Monday evening's Three Choirs Festival programme was firmly set in the Great War, beginning with the Fifth Symphony Sibelius completed in 1915, but whose 1919 revision is the version we invariably here today.

This is a great piece, cogent, brimming with memorable melodies, stirring and affirmative, but something in this expertly-delivered performance from the hardworking Philharmonia Orchestra seemed missing. Certainly the playing was controlled and colourful, though the acoustic and cramped staging meant conductor Andrew Davis' careful signalling of doublebass detail in the finale had an inaudible response.
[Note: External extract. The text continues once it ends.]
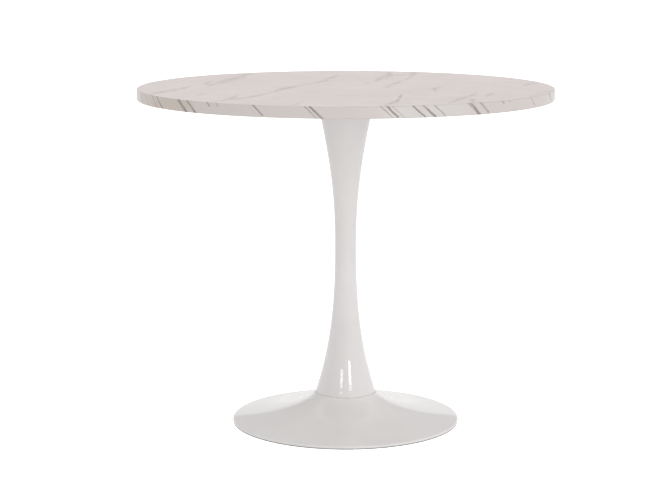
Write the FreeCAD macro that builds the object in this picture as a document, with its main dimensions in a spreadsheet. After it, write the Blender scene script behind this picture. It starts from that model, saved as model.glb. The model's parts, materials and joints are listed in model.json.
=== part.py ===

And for all Davis' fluent grasp of the score, with transitions well-achieved, perhaps there could have been more sense of nature's gradual awakening as Sibelius' hard-grafted structure progressed.

Perhaps we know this symphony too well. Certainly the rarity which is Morning Heroes, described by the composer Arthur Bliss in his 1930 score as "a symphony for orator, chorus and orchestra" certainly held its own in terms of performance, imposing its own interpretation.

This hour-long work, a tribute to those fallen in the Great War (including Bliss' own brother), draws upon various texts, from Homer to Wilfred Owen, though its inclusion of a Walt Whitman poem outraged at an assault upon Manhattan does raise the question of bathos, despite its pertinent sentiments.

The orchestral writing is deft and expressive (many resonances of Elgar, not least of his own wartime works, both for chorus and for orator), but the choral writing is frequently cluttered. Full marks to the Festival Chorus, devotedly trained by their respective cathedral organists, for fearless projection, exemplary diction, and brave attempts at the composer's sometimes optimistic dynamics.

Full marks, too, to the Philharmonia, fully on top of a score probably unknown to them, assiduously following Davis' batonless beat.

But more than full marks to Malcolm Sinclair, a late stand-in for Samuel West, declaiming both Homer and Wilfred Owen in sad, authoritative tones which brooked no question that war brings devastation both at home as well as to those destroyed on the fighting front.